● **Set task**
Say how many lines hold the string "points"; please write nothing but the number.

● **Data lines**

┌────────

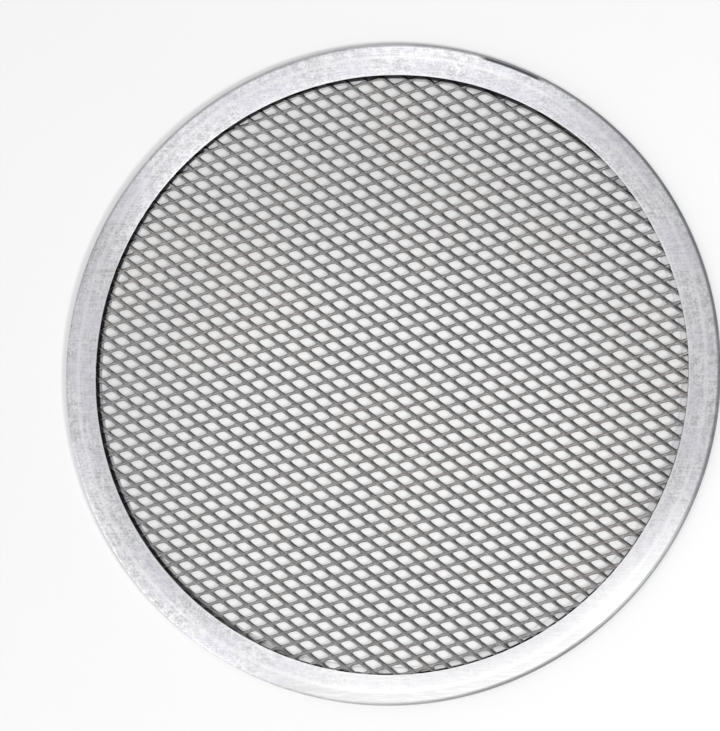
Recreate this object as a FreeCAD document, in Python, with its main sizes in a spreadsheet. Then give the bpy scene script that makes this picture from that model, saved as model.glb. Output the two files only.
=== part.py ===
import FreeCAD, Part
import math
import os

import Sketcher

# Pizza screen: a disc of expanded aluminium held in a seamless rim, which is one ring of sheet
# folded over the edge of the disc and pressed onto it. The screen lies on the bottom flange of the
# rim, with +Z up and the origin at the centre of its underside. All sizes are in millimetres.
# The openings are at twice their real pitch, and three straight faces stand for the round fold.

doc = FreeCAD.newDocument("pizza_screen")


# Driving dimensions

def make_sizes():
    """Lists every size of the screen once, with what follows from it as a formula."""
    sheet = doc.addObject("Spreadsheet::Sheet", "sizes")
    rows = [
        ("outer_diameter", "254", "over the outer fold"),
        ("top_flange_width", "12.3", "from the outer edge to the cut edge on top"),
        ("bottom_flange_width", "14.3", "from the outer edge to the cut edge below"),
        ("rim_thickness", "0.6", "sheet that the rim is folded from"),
        ("bend_inset", "5.6", "from the outer edge to where the top starts to fall"),
        ("edge_drop", "0.5", "how much lower the fold is than the top flange"),
        ("net_thickness", "1.6", "expanded sheet, over its leaning strands"),
        ("net_edge_gap", "0.6", "between the edge of the disc and the bend of the rim"),
        ("long_pitch", "20.8", "openings, along their long way"),
        ("short_pitch", "10.84", "openings, along their short way"),
        ("strand_width", "3", "across one strand, seen from above"),
        ("net_turn", "-10", "long way of the openings, in degrees from +X"),
        ("net_shift_x", "-4.7", "centre of the middle opening"),
        ("net_shift_y", "10", "centre of the middle opening"),
        ("outer_radius", "=outer_diameter / 2", ""),
        ("top_radius", "=outer_radius - top_flange_width", "cut edge of the top flange"),
        ("bottom_radius", "=outer_radius - bottom_flange_width", "cut edge of the bottom flange"),
        ("rim_height", "=net_thickness + 2 * rim_thickness", "the flanges pinch the disc"),
        ("fold_height", "=rim_height - edge_drop", "at the outer edge"),
        ("fold_cut", "=fold_height * (1 - sqrt(0.5))", "corners that make the fold half an octagon"),
        ("fold_inside", "=outer_radius - rim_thickness", "end of the hollow, from the axis"),
        ("bend_start", "=outer_radius - bend_inset", "from the axis"),
        ("net_radius", "=bend_start - net_edge_gap", "edge of the disc"),
    ]
    for number, (alias, value, note) in enumerate(rows, start=1):
        sheet.set(f"A{number}", alias.replace("_", " "))
        sheet.set(f"B{number}", value)
        sheet.set(f"C{number}", note)
        sheet.setAlias(f"B{number}", alias)
    doc.recompute()
    return sheet


sizes = make_sizes()


# Rim

def origin_plane(body, role):
    """Gives one of the body's own origin planes by its role."""
    return next(plane for plane in body.Origin.OriginFeatures if plane.Role == role)


def bind(sketch, kind, *places, name, size):
    """Adds a measured constraint to the sketch and ties it to a cell of the sheet."""
    index = sketch.addConstraint(Sketcher.Constraint(kind, *places, getattr(sizes, size)))
    sketch.renameConstraint(index, name)
    sketch.setExpression(f"Constraints.{name}", f"<<sizes>>.{size}")


def draw_profile(sketch):
    """Draws the section of the folded sheet, from the bottom flange round the fold to the top."""
    top, thick, cut = sizes.rim_height, sizes.rim_thickness, sizes.fold_cut
    fall = sizes.edge_drop / (sizes.bend_inset - cut)
    corners = [
        (sizes.bottom_radius, 0),
        (sizes.outer_radius - cut, 0),
        (sizes.outer_radius, cut),
        (sizes.outer_radius, sizes.fold_height - cut),
        (sizes.outer_radius - cut, sizes.fold_height),
        (sizes.bend_start, top),
        (sizes.top_radius, top),
        (sizes.top_radius, top - thick),
        (sizes.bend_start, top - thick),
        (sizes.fold_inside, top - thick - fall * (sizes.fold_inside - sizes.bend_start)),
        (sizes.fold_inside, thick),
        (sizes.bottom_radius, thick),
    ]
    points = [FreeCAD.Vector(radius, height, 0) for radius, height in corners]
    edges = [Part.LineSegment(first, second) for first, second in zip(points, points[1:] + points[:1])]
    (bottom, lower_cut, outside, upper_cut, slope_top, flat_top, cut_top,
     flat_under, slope_under, inside, seat, cut_bottom) = lines = sketch.addGeometry(edges, False)

    start, end = 1, 2
    for first, second in zip(lines, lines[1:] + lines[:1]):
        sketch.addConstraint(Sketcher.Constraint("Coincident", first, end, second, start))
    for flat in (bottom, flat_top, flat_under, seat):
        sketch.addConstraint(Sketcher.Constraint("Horizontal", flat))
    for upright in (outside, cut_top, inside, cut_bottom):
        sketch.addConstraint(Sketcher.Constraint("Vertical", upright))
    sketch.addConstraint(Sketcher.Constraint("Vertical", flat_top, start, flat_under, end))
    sketch.addConstraint(Sketcher.Constraint("Parallel", slope_top, slope_under))
    horizontal_axis, origin = -1, (-1, 1)
    sketch.addConstraint(Sketcher.Constraint("PointOnObject", bottom, start, horizontal_axis))

    bind(sketch, "DistanceX", *origin, bottom, start, name="bottom_edge", size="bottom_radius")
    bind(sketch, "DistanceX", *origin, outside, start, name="outer_edge", size="outer_radius")
    bind(sketch, "DistanceX", *origin, flat_top, end, name="top_edge", size="top_radius")
    bind(sketch, "DistanceX", *origin, flat_top, start, name="bend_place", size="bend_start")
    bind(sketch, "DistanceX", *origin, inside, end, name="hollow_end", size="fold_inside")
    bind(sketch, "DistanceY", *origin, flat_top, end, name="height", size="rim_height")
    bind(sketch, "DistanceY", *origin, slope_top, start, name="crown", size="fold_height")
    bind(sketch, "DistanceY", cut_top, end, cut_top, start, name="top_sheet", size="rim_thickness")
    bind(sketch, "DistanceY", *origin, seat, start, name="bottom_sheet", size="rim_thickness")
    for name, slant, inner, outer in (("lower", lower_cut, start, end), ("upper", upper_cut, end, start)):
        bind(sketch, "DistanceX", slant, inner, slant, outer, name=f"{name}_cut_across", size="fold_cut")
        bind(sketch, "DistanceY", slant, start, slant, end, name=f"{name}_cut_up", size="fold_cut")


def make_rim():
    """Turns the section of the folded sheet once round the axis."""
    body = doc.addObject("PartDesign::Body", "rim")
    body.Label = "rim"
    sketch = body.newObject("Sketcher::SketchObject", "rim_section")
    sketch.AttachmentSupport = [(origin_plane(body, "XZ_Plane"), "")]
    sketch.MapMode = "FlatFace"
    draw_profile(sketch)
    doc.recompute()
    ring = body.newObject("PartDesign::Revolution", "rim_ring")
    ring.Profile = sketch
    ring.ReferenceAxis = (sketch, ["V_Axis"])
    ring.Angle = 360
    body.Tip = ring
    return body


# Mesh

def opening(middle):
    """Lists the corners of one diamond opening, with its long way along X before the turn."""
    long_half, short_half = sizes.long_pitch / 2, sizes.short_pitch / 2
    side = math.hypot(long_half, short_half)
    row_spacing = 2 * long_half * short_half / side
    left_open = 1 - sizes.strand_width / row_spacing
    long_half, short_half = long_half * left_open, short_half * left_open
    corners = [(long_half, 0), (0, short_half), (-long_half, 0), (0, -short_half), (long_half, 0)]
    return [middle + FreeCAD.Vector(across, up, 0) for across, up in corners]


def openings():
    """Makes the openings that show inside the rim, as flat faces, each second row set over."""
    turn = FreeCAD.Rotation(FreeCAD.Vector(0, 0, 1), sizes.net_turn)
    shift = turn.inverted().multVec(FreeCAD.Vector(sizes.net_shift_x, sizes.net_shift_y, 0))
    reach = sizes.top_radius + sizes.long_pitch + shift.Length
    rows = math.ceil(2 * reach / sizes.short_pitch)
    columns = math.ceil(reach / sizes.long_pitch)
    faces = []
    for row in range(-rows, rows + 1):
        set_over = sizes.long_pitch / 2 if row % 2 else 0
        for column in range(-columns, columns + 1):
            across = column * sizes.long_pitch + set_over
            corners = opening(shift + FreeCAD.Vector(across, row * sizes.short_pitch / 2, 0))
            if min(corner.Length for corner in corners) < sizes.top_radius:
                faces.append(Part.Face(Part.makePolygon(corners)))
    return Part.makeCompound(faces)


def make_mesh():
    """Cuts the openings out of the disc, keeps what hangs together and gives it its thickness."""
    disc = Part.Face(Part.Wire(Part.makeCircle(sizes.net_radius)))
    cut = disc.cut(openings())
    net = doc.addObject("Part::Feature", "mesh_outline")
    net.Shape = max(cut.Faces, key=lambda face: face.Area)
    net.Placement.Rotation = FreeCAD.Rotation(FreeCAD.Vector(0, 0, 1), sizes.net_turn)

    mesh = doc.addObject("Part::Extrusion", "mesh")
    mesh.Label = "mesh"
    mesh.Base = net
    mesh.DirMode = "Custom"
    mesh.Dir = FreeCAD.Vector(0, 0, 1)
    mesh.Solid = True
    mesh.setExpression("LengthFwd", "<<sizes>>.net_thickness")
    mesh.setExpression("Placement.Base.z", "<<sizes>>.rim_thickness")
    return mesh


# Build, check and write

def check_document(parts):
    """Stops if any object failed or any sub-part isn't one valid solid."""
    for item in doc.Objects:
        if {"Invalid", "Error"} & set(item.State):
            raise RuntimeError(f"{item.Label} failed: {item.State}")
    for part in parts:
        if part.Shape.isNull() or not part.Shape.isValid() or len(part.Shape.Solids) != 1:
            raise RuntimeError(f"{part.Label} isn't one valid solid")


parts = [make_rim(), make_mesh()]
doc.recompute()
check_document(parts)
os.makedirs("parts", exist_ok=True)
for part in parts:
    part.Shape.exportStep(f"parts/{part.Label}.step")
    print(part.Label, round(part.Shape.Volume), "cubic mm")
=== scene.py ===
import math

import bmesh
import bpy
from mathutils import Matrix, Vector


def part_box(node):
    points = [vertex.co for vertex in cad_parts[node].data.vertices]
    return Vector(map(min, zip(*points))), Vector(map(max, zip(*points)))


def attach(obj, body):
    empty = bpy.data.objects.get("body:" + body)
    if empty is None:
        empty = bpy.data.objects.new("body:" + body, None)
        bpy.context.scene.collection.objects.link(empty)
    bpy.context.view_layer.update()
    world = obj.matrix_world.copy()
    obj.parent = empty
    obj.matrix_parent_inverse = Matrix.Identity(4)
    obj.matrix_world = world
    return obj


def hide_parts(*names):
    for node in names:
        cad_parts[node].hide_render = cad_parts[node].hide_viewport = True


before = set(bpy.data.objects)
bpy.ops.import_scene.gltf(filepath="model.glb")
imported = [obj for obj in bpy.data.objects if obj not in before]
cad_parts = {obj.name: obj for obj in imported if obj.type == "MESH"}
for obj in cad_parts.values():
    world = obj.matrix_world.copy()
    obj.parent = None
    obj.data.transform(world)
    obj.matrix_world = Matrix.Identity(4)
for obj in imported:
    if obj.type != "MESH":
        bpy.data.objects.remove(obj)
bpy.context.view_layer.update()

bl_info = {
    "name": "Pizza screen",
    "version": (1, 0, 0),
    "blender": (4, 5, 0),
    "location": "3D View > Sidebar > Screen",
    "description": "Makes the expanded mesh, the folded rim and the studio of a pizza screen",
    "category": "Mesh",
}

RIM_LOW, RIM_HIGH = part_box("rim")
NET_LOW, NET_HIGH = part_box("mesh")

# Openings, in a lattice of cells of 1 by 1 with the middle of each opening at 0, 0
CROSSING = 0.49     # a point farther out is where strands cross
AT_CORNER = 0.02    # a point this near to a diagonal is a corner of the opening
FULL_LEAN = 0.32    # a point this far up or down is at the full height of the leaning strand
# How far the corners are drawn in, which rounds the opening, and how far its upper sides are moved
END_PULL, TOP_PULL, BOTTOM_PULL = 0.84, 0.88, 0.96
UPPER_RIGHT_SIDE, UPPER_LEFT_SIDE = 0.985, 1.09
# How far round from the long way of the openings look the faces that take the metal colour,
# partly the rolled faces of the strands and partly painted shade
ROLLED_AND_SHADED_TURN = math.radians(60)

# The sheet is drawn a little out of square
SHEET_STRETCH = Matrix(((1.0019, 0.0025, 0, 0), (0.0021, 1, 0, 0), (0, 0, 1, 0), (0, 0, 0, 1)))

# Steps of the rim round the axis, and waves of its cut edges: how many, how high as a share, and
# where they start in radians
RING_STEPS = 288
TRIM_WAVES = ((3, 1.0, 0.7), (7, 0.7, 2.1), (16, 0.4, 0.0))
OFF_CENTRE_WAVES = ((1, 1.0, 2.49), (2, 0.2, -2.45), (3, 0.3, -1.35))
OFF_CENTRE_ALL_ROUND = 0.35

# Directions from the axis, seen from above
WIDE_SIDE = (-0.607, 0.795)     # the top flange is widest there
SHEEN_SIDE = (0.34, -0.94)      # the metal has an even, bright painted sheen
FOLD_SHADE_SIDE = (0.87, 0.5)    # the outer fold has painted shade, except on the other side
FOLD_PATCH_SHADE_SIDE = (0.391, 0.920)     # a short patch of painted shade lies on the fold
SHADED_SIDE = (-0.82, 0.57)     # the top flange shades the mesh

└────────

● **Solution to this exercise**
4